The conclusion is that after more than ten months of frequent and aggressive interest rate hikes, the total money supply in the United States is still maintained near its peak, and the money supply in the euro area has even returned to its highest level in a decade. Comparing the scale of the Federal Reserve’s balance sheet reduction to its massive $8 trillion asset base, as well as the newly issued $1 trillion+ US Treasury bonds by the US Department of the Treasury, it’s just not enough to worry about.

And the current liquidity in the cryptocurrency market is much higher than the liquidity in the Bitcoin market at the same price level in 2020.

I debunked the argument of liquidity tightening and found a relatively reasonable explanation for the first half-year rise in the European and American stock markets and the cryptocurrency market.

Later, I studied whether ETFs really have an impact on the cryptocurrency market. Although it was just a rough comparison, I found some interesting things – Bitcoin had three vertical stretches in 2021, each corresponding to institutions collectively applying for Bitcoin futures ETFs, news of ETFs about to pass spreading, and ProShares’ ETF being listed on the NYSE (Bitcoin prices soared that month).

Finally, I observed the long-term trend of Bitcoin and the volume and price data told me that it is currently in an upward cycle; then, I found in the short-term trend chart that Bitcoin, despite frequent downward tests, the short-term support keeps increasing, and the actual supply keeps shrinking, based on experience, this is usually the main force shaking the market. So I started to long Bitcoin in Antpool. When I found that my position was making small but steady profits, and it was easier for the price to go up than to go down, I increased my position and leverage, and went all-in for long.

The lessons I learned from the market

If there is one more thing I’d like to add, it is that I firmly believe that wealth stays on the side that most people don’t expect, more precisely, failure lies on the side that most people consider common sense (quoted from the Wall Street Ghost).

The quieter the market has been in the past two months, and the less people discuss and pay attention to it, the more convinced I am that opportunities are on the way.

It’s not that I love going against the crowd, but after a long period of self-reflection, I can easily identify those concepts, common sense, and ideas that are of no use to people pursuing a better life or those worldly conventions that everyone loves. People always treat certain ideas as an unchangeable reality.

For example, people always like to use bull and bear markets to describe the market, but in reality, bull and bear markets are definitions, perspectives, and views, not facts. Such definitions tend to make people believe that the market will always operate in a “bull” or “bear” manner for a very long time, but in reality, I often find many good investment opportunities in so-called “bear markets”.

That’s the wonder of it, to notice the beliefs you hold true, to examine your beliefs, and once beliefs change, our options will increase.

My path to growth was not smooth and not happy. But I am glad that I found myself now.

I have learned a lot in the process of figuring out how to face the hardships of life and interpret the market.

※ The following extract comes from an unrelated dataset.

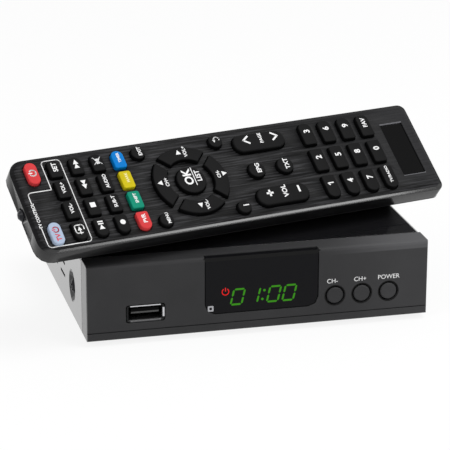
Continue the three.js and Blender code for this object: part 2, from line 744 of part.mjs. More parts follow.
function heatSinkPiece() {
  const low = boardTop + 2 * clearance + chip.height;
  const { size, base, height, fins, finThickness } = heatSink;
  const [front, back] = [chipBack - size / 2, chipBack + size / 2];
  const plate = centred(chipAcross, size, front, back, low, low + base);
  const step = (size - finThickness) / (fins - 1);
  const blades = Array.from({ length: fins }, (_, i) => centred(
    chipAcross + (i - (fins - 1) / 2) * step, finThickness, front, back, low + base - embed, low + height,
  ));
  return join(plate, ...blades);
}

// Upright capacitor with the crimp ring near its foot
function capacitorPiece() {
  const { radius, height, crimp, crimpHeight, crimpLevel } = capacitor;
  const body = turned([
    [0, 0], [radius, 0], [radius, crimpLevel], [radius - crimp, crimpLevel + crimpHeight / 2],
    [radius, crimpLevel + crimpHeight], [radius, height], [0, height],
  ], barrelSides);
  const [across, back] = boardScrewPlaces()[3];
  body.translate(across - capacitor.fromScrew, back, boardTop + clearance);
  return body;
}

// Screened can of the tuner, with a lid that stands proud of its walls
function tunerCan() {
  const { depth, width, height, rib, ribStep } = tuner;
  const middle = aerial.middleShare * housing.width;
  const back = rearInner - clearance - aerial.flangeThickness - clearance;
  const low = boardTop + clearance;
  const body = centred(middle, width - 2 * ribStep, back - depth + ribStep, back, low, low + height);
  const lid = centred(middle, width, back - depth, back - embed, low + height - rib, low + height - embed);
  return join(body, lid);
}

// Threadless aerial sockets: the input has a hole for a pin, the output has the pin
function aerialSocket(across, isOutput) {
  const { barrelRadius, bore, reach, flangeRadius, flangeThickness, boreDepth } = aerial;
  const { coreRadius, coreHole, pinRadius, pinShort, seat } = aerial;
  const flangeFront = rearInner - clearance - flangeThickness;
  const length = rearFace + reach - flangeFront;
  const mouth = length - boreDepth;
  const core = isOutput
    ? [[0, length - pinShort], [pinRadius, length - pinShort], [pinRadius, mouth]]
    : [[0, mouth], [coreHole, mouth], [coreHole, length - pinShort], [coreRadius, length - pinShort],
      [coreRadius, mouth]];
  const profile = [
    [0, 0], [flangeRadius, 0], [flangeRadius, flangeThickness], [barrelRadius, flangeThickness],
    [barrelRadius, length - seat], [barrelRadius - seat / 2, length], [bore, length], [bore, mouth],
    ...core.reverse(),
  ];
  const body = turned(profile, barrelSides);
  body.rotateX(-Math.PI / 2);
  body.translate(across, flangeFront, boardTop + aerialUp());
  return body;
}

// The video socket's mouth: wide at the top, chamfered in at the bottom
function videoOutline(grow) {
  const { width, height, chamfer, chamferRise } = videoSocket;
  const half = width / 2 + grow;
  return moved(polygon(
    [-half + chamfer, -grow], [half - chamfer, -grow], [half, chamferRise], [half, height + grow],
    [-half, height + grow], [-half, chamferRise],
  ), videoAcross, boardTop + clearance);
}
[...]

One is to always maintain a sense of order in life (let goals be helpful when necessary).

I was in a daze from October 2021 until the whole of 2022, and that’s when the most wrong investments and market operations in my life happened. At that time, I was hit one after another and thought my life would never get better again. But one day, at five o’clock in the morning, I inexplicably got up from bed and did 60 minutes of HIIT training.

After sweating all over and reaching my heart rate peak, I turned on the music, stretched and relaxed leisurely, took a hot shower, and applied thick body lotion. I made myself a cup of coffee and sat down at my desk to start working on the tasks I had been procrastinating for two weeks.

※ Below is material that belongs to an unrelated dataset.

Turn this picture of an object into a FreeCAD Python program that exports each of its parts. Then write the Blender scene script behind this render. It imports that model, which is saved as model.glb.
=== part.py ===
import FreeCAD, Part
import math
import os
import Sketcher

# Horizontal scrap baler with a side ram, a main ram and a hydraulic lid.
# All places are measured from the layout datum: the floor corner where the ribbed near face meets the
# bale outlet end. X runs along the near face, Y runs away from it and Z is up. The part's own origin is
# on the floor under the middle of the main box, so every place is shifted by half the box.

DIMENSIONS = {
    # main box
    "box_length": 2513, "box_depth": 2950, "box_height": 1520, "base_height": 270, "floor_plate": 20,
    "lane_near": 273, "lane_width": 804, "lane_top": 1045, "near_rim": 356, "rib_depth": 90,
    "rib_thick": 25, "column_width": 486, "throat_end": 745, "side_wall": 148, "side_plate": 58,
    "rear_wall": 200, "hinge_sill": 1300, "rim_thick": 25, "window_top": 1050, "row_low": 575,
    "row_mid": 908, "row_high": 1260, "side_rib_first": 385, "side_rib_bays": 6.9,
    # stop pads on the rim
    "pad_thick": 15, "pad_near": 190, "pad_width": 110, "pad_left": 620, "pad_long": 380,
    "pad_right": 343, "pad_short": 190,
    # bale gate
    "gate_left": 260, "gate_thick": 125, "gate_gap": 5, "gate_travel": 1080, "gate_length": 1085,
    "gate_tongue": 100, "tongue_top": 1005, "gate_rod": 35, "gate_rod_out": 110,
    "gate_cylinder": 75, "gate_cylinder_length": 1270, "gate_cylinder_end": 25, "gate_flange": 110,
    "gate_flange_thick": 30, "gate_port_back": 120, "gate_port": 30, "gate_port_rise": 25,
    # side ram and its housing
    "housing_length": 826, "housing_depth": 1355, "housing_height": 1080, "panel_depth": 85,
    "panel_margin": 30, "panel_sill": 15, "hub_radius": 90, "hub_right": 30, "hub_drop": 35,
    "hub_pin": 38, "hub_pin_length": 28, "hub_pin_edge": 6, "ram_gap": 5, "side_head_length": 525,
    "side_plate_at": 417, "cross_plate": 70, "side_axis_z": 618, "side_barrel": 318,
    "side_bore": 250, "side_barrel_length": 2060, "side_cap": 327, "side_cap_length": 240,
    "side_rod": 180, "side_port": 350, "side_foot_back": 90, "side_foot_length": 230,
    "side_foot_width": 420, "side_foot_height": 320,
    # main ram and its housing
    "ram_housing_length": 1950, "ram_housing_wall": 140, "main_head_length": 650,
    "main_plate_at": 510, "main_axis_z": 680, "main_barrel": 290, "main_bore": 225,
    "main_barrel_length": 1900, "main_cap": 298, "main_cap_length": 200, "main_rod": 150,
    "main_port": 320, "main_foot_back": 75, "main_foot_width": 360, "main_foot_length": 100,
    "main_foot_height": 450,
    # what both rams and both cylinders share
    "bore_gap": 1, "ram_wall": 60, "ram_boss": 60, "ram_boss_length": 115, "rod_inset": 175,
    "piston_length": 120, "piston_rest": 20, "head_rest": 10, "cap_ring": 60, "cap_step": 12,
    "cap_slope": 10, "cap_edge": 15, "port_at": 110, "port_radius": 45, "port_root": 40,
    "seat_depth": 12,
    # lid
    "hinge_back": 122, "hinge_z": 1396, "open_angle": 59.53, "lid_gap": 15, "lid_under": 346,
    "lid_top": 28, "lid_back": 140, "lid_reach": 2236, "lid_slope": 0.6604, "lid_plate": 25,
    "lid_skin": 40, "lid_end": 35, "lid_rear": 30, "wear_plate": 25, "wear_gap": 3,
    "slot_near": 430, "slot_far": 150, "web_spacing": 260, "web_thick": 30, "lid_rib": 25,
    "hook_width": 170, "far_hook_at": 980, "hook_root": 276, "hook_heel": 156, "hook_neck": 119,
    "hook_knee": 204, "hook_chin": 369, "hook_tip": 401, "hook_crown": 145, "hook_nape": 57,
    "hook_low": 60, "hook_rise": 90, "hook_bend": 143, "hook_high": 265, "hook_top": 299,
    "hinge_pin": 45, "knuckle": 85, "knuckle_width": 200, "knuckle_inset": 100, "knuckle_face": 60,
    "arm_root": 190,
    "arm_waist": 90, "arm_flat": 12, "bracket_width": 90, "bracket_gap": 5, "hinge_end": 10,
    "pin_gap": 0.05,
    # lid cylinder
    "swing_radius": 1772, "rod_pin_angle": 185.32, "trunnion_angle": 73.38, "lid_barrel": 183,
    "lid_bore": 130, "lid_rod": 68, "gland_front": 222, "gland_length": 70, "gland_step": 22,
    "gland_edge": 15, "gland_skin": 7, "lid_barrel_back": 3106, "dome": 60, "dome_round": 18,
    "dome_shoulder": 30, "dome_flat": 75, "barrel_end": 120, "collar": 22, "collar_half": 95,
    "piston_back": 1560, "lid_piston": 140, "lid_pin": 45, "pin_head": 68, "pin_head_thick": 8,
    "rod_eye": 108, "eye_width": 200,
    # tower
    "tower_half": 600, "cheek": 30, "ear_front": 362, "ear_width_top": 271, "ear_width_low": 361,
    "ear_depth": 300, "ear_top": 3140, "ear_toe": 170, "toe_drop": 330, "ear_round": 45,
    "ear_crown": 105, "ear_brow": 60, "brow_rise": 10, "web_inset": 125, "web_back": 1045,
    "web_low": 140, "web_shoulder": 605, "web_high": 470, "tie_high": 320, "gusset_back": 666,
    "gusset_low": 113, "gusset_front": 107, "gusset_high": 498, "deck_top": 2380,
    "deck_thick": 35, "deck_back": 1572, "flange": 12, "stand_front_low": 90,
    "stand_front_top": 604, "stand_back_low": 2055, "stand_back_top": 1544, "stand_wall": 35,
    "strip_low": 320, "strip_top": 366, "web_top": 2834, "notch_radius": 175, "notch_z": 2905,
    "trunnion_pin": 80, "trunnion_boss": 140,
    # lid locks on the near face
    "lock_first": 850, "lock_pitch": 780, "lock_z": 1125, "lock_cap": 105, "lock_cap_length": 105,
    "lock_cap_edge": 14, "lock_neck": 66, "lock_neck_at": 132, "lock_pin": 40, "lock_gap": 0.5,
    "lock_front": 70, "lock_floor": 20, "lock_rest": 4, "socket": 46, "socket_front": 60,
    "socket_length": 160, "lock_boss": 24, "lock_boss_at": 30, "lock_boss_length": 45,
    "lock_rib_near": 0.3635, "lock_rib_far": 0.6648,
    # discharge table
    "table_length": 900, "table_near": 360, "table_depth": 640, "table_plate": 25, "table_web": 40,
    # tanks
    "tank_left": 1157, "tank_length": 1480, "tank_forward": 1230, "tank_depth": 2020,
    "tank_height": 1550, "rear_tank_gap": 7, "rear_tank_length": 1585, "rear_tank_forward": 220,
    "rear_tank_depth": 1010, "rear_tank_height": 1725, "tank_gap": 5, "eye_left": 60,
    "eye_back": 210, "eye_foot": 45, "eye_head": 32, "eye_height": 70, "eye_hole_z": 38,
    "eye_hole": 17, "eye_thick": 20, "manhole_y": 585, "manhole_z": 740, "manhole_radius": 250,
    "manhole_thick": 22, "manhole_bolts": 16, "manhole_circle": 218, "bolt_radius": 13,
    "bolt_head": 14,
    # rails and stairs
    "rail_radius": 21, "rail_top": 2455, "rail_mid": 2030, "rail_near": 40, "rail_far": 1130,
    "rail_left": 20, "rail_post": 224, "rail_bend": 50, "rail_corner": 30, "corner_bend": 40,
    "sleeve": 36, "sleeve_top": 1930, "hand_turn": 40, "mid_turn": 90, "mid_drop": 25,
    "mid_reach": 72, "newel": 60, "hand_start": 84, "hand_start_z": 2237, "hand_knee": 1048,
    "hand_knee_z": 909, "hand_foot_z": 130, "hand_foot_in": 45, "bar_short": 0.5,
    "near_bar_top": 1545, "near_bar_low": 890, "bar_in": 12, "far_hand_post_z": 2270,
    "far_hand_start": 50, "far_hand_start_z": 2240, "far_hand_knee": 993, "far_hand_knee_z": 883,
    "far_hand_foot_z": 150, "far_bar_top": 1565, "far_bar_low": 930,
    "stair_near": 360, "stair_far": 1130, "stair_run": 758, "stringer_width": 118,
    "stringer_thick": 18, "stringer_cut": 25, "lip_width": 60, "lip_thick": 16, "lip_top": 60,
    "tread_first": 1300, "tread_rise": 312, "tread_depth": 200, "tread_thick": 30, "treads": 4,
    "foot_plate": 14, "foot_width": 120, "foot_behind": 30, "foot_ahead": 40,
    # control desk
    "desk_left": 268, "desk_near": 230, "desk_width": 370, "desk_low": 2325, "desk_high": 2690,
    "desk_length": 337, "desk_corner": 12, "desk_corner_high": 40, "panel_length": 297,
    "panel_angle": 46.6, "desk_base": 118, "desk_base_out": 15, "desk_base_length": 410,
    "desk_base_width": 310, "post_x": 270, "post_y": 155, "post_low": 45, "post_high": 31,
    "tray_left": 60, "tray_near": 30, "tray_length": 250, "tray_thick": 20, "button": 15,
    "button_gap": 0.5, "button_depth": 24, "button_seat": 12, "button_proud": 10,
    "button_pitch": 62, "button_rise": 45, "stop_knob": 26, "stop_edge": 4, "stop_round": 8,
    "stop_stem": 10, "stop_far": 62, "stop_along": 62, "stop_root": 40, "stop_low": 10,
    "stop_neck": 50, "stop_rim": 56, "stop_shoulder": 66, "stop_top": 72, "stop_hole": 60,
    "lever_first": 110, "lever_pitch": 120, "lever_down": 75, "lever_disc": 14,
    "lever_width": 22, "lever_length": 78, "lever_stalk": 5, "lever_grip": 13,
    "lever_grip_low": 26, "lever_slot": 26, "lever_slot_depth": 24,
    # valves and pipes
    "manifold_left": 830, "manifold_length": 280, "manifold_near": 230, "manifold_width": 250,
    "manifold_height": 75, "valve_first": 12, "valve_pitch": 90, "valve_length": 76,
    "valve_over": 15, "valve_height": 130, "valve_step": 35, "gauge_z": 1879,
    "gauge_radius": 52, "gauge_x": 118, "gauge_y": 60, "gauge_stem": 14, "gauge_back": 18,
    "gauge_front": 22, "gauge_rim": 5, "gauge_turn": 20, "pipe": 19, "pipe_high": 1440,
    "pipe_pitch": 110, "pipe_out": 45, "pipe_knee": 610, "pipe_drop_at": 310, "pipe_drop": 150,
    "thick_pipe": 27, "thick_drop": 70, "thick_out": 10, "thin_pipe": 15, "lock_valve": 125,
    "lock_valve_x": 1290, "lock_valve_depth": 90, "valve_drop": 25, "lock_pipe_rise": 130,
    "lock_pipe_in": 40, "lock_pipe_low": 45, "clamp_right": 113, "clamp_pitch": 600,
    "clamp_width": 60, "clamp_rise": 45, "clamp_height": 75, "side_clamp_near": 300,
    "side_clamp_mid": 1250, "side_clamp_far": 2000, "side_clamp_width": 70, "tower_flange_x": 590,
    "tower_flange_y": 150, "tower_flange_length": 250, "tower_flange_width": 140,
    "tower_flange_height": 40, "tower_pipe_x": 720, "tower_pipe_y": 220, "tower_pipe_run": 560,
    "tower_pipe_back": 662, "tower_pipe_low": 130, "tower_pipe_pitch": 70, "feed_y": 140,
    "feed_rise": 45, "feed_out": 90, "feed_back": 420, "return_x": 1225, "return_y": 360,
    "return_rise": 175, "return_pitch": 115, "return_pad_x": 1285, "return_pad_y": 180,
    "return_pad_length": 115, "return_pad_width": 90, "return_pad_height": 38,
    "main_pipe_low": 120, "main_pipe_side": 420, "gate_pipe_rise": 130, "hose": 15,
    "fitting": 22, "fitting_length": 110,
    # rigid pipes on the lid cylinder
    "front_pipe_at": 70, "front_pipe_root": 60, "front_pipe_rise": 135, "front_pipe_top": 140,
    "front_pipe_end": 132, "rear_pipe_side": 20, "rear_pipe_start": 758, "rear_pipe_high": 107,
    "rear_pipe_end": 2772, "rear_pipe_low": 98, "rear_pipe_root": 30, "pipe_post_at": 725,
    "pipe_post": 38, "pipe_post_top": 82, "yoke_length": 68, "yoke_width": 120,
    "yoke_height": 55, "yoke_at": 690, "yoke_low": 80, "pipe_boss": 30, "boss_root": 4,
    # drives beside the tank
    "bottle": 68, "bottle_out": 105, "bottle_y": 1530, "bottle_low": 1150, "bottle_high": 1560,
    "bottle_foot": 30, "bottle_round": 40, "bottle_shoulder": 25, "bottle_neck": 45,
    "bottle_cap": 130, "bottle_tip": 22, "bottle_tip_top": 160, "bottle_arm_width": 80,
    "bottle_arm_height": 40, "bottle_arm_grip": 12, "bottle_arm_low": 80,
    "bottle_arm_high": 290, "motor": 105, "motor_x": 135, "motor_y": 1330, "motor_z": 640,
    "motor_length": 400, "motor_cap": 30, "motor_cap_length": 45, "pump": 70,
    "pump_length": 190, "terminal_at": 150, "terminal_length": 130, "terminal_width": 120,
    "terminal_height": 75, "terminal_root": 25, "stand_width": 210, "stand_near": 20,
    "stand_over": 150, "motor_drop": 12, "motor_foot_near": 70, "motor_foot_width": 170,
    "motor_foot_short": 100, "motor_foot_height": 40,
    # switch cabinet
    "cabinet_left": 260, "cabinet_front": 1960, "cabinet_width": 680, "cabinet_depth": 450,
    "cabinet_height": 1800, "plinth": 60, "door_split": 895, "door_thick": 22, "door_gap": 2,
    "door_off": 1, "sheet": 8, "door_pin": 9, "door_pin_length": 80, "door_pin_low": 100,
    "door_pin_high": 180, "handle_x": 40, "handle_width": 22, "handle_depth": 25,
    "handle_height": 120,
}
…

In that moment, all the gloom disappeared, and my good mood told me that I was ready to face all difficulties and tribulations.

Since then, I have understood that it is emotions and feelings that trap people, never the things themselves. Now I have maintained this kind of life order for a whole year, and my life has never been as relaxed, joyful, and happy as it is now.

The other is to never stop learning as if one is starving for knowledge in the pursuit of goals.

When I mastered the basic knowledge of economics, learned technical analysis, as well as various ideas, theories, strategies, and risk management methods in trading, I realized that there are many people in this market who hold professional positions and play professional roles but are not professional at all. They generally lack common sense when participating in the market, but this knowledge is extremely important. Without them, we cannot understand every signal in the market or think like the main players.

At the same time, I realized that most goals can be achieved by starting with asking the right questions, and most problems can be solved through learning, practicing, and correcting goals based on feedback. Of course, this closed loop is useful in trading and learning English. I don’t know if it works in other fields, but I am prepared to experiment with things I’m not good at.

Finally, learn to understand one’s own brain, understand the roots of thinking inertia and desires, and never be trapped by them.

Anyone who has immersed themselves in trading will understand that the biggest enemy of any trader is definitely not the market or the big players, but themselves. More accurately, it is the trader’s personal mental activity, emotions, and feelings.

Being inspired by delusions, plagued by fear, driven by impulse, burdened by inertia. Mistakes in operation also come from these.

But it seems like I only do this occasionally when I first started trading.

Trading is my training ground

It helped me discover my greed, my fear, my complacency, all my deeply rooted beliefs and desires, and then I removed them one by one. Interestingly, after quieting my mind, I became a very calm person emotionally. This has given me an edge in participating in the secondary market. I don’t understand how it happened, but I learned to do the right thing at the right time.

Being able to make four million in a bear market when everyone else is pessimistic is attributed to understanding my own brain.

Of course, four million is a small number for many people. Compared to the money I made in the market in 2020 and 2021 when I was still naive, it is insignificant in terms of performance. But compared to back then, I prefer the money I made this time. It helped validate some things for me. The market is like a laboratory, it proves that my assumptions can become rules, and I now have a completely valid set of guidelines.

In the raging bull market of 2020, I didn’t know how I made a lot of money. I often worried that if I left certain environments and information sources, I would never be able to make a profit again.

But this time, I am extremely clear about the methodology I used to leverage the world with a small amount of capital.

I understand the reasons behind every decision I make, and I also understand how I found those reasons. More importantly, if I need to make any future decisions, I know exactly where to find the reasons.

This means I can learn anything I want to learn with them, achieve every goal I set, and overcome every future low point.

I may completely lose this four million in a future investment, or even all my savings, but I have gained something more important than profits.